Daniil Medvedev’s breakthrough 2019 season saw him win over $7 million in prize money alone. An amount that placed him in that year’s top earners. 

Many aren’t aware of the bonuses that many top players receive including an ATP tour bonus of at least $160,000 for finishing within the top 12 and the guaranteed appearance fee of $191,000 for qualification and participation in the ATP finals. A highly exclusive title that Stefanos Tsitsipas took home last year with $2.6 million in total for 5 matches work. 

As many would guess, top players partner with high-end brands, whose lucrative sponsorship deals many times exceed tournament prize money earnings. In the extreme case of Japanese superstar Kei Nishikori, though a late-season injury capped his 2019 winnings at a relatively modest $2.4 million sum. His marketing appeal in Japan landed him brand deals with Nike, Wilson, Uniqlo, Japan Airlines, Jaguar and many other massive Japanese corporations, netting Kei an additional $31 million in just sponsorships alone. 

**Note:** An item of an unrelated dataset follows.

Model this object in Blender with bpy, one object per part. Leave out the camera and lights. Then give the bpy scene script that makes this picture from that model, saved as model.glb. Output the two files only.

As you can imagine, stars who have reached the pinnacle of success are paid generously just to show up. An organized exhibition such as the BNP Paribas Showdown or Match For Africa employee top players who can command a record number of spectators. In 2015’s Back to Thailand event, Novak Djokovic and Rafael Nadal shared1.5 million for their participation in a 2-hour friendly match. 

Surprisingly ATP tournaments will also pay top dollars for big-name players to compete in their event. So if you ever wondered how a small 250 tournament in Stuttgart, Germany gets Roger Federer to sign up. It might have something to do with his reported $1 million appearance fee. 

So although it’s difficult to wonder why so many young players aspire to be professional tennis players, when the odds of success are so small. A look at the mind-boggling amount of money that flows at the very top is enticing enough for anyone to consider the possibility of making the futures tournaments their second job.